• [REQUIREMENTS]: Repeat the data verbatim.

════════

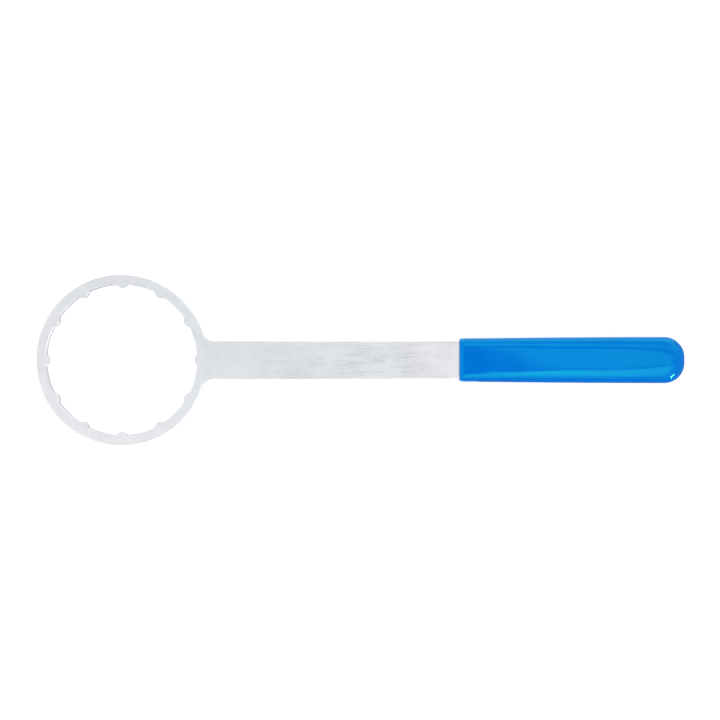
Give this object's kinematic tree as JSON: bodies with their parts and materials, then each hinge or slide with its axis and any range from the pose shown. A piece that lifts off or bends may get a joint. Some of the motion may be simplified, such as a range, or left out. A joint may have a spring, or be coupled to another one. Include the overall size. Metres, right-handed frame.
{
  "type": "cup filter wrench",
  "caption": "Flat steel ring wrench with a lobed bore for turning fluted filter cups, on a straight flat bar with a dipped vinyl grip.",
  "frame": {"origin": "centre of the ring, halfway through the thickness of the plate", "axes": "+X from the ring's centre along the bar to the grip, +Z along the ring's axis, +Y across the bar in the plane of the plate"},
  "size_m": [0.4262, 0.112, 0.0104],
  "materials": {
    "steel_plate": "satin",
    "blue_vinyl": "gloss"
  },
  "bodies": {
    "root": {"wrench_body": "steel_plate", "grip_sleeve": "blue_vinyl"}
  },
  "joints": []
}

════════

• [TASK RESPONSE]:
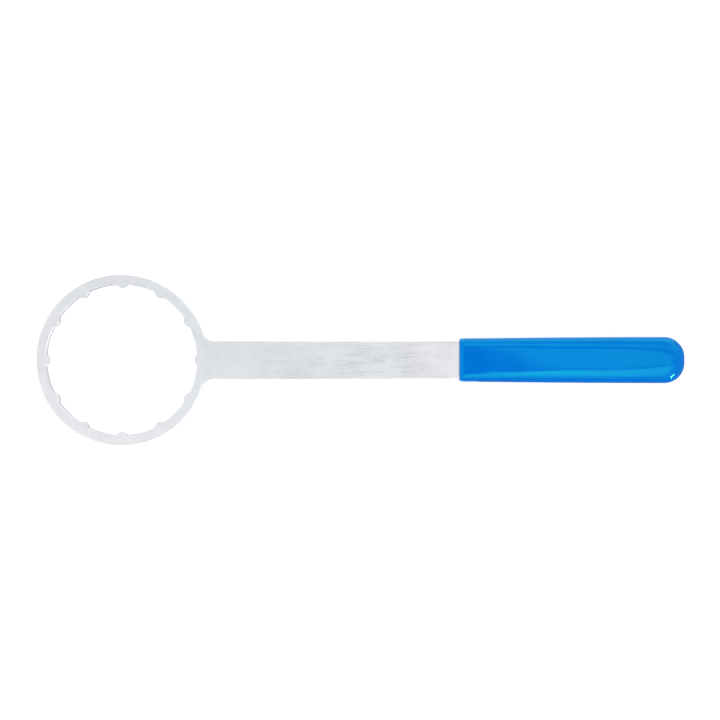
Give this object's kinematic tree as JSON: bodies with their parts and materials, then each hinge or slide with its axis and any range from the pose shown. A piece that lifts off or bends may get a joint. Some of the motion may be simplified, such as a range, or left out. A joint may have a spring, or be coupled to another one. Include the overall size. Metres, right-handed frame.
{
  "type": "cup filter wrench",
  "caption": "Flat steel ring wrench with a lobed bore for turning fluted filter cups, on a straight flat bar with a dipped vinyl grip.",
  "frame": {"origin": "centre of the ring, halfway through the thickness of the plate", "axes": "+X from the ring's centre along the bar to the grip, +Z along the ring's axis, +Y across the bar in the plane of the plate"},
  "size_m": [0.4262, 0.112, 0.0104],
  "materials": {
    "steel_plate": "satin",
    "blue_vinyl": "gloss"
  },
  "bodies": {
    "root": {"wrench_body": "steel_plate", "grip_sleeve": "blue_vinyl"}
  },
  "joints": []
}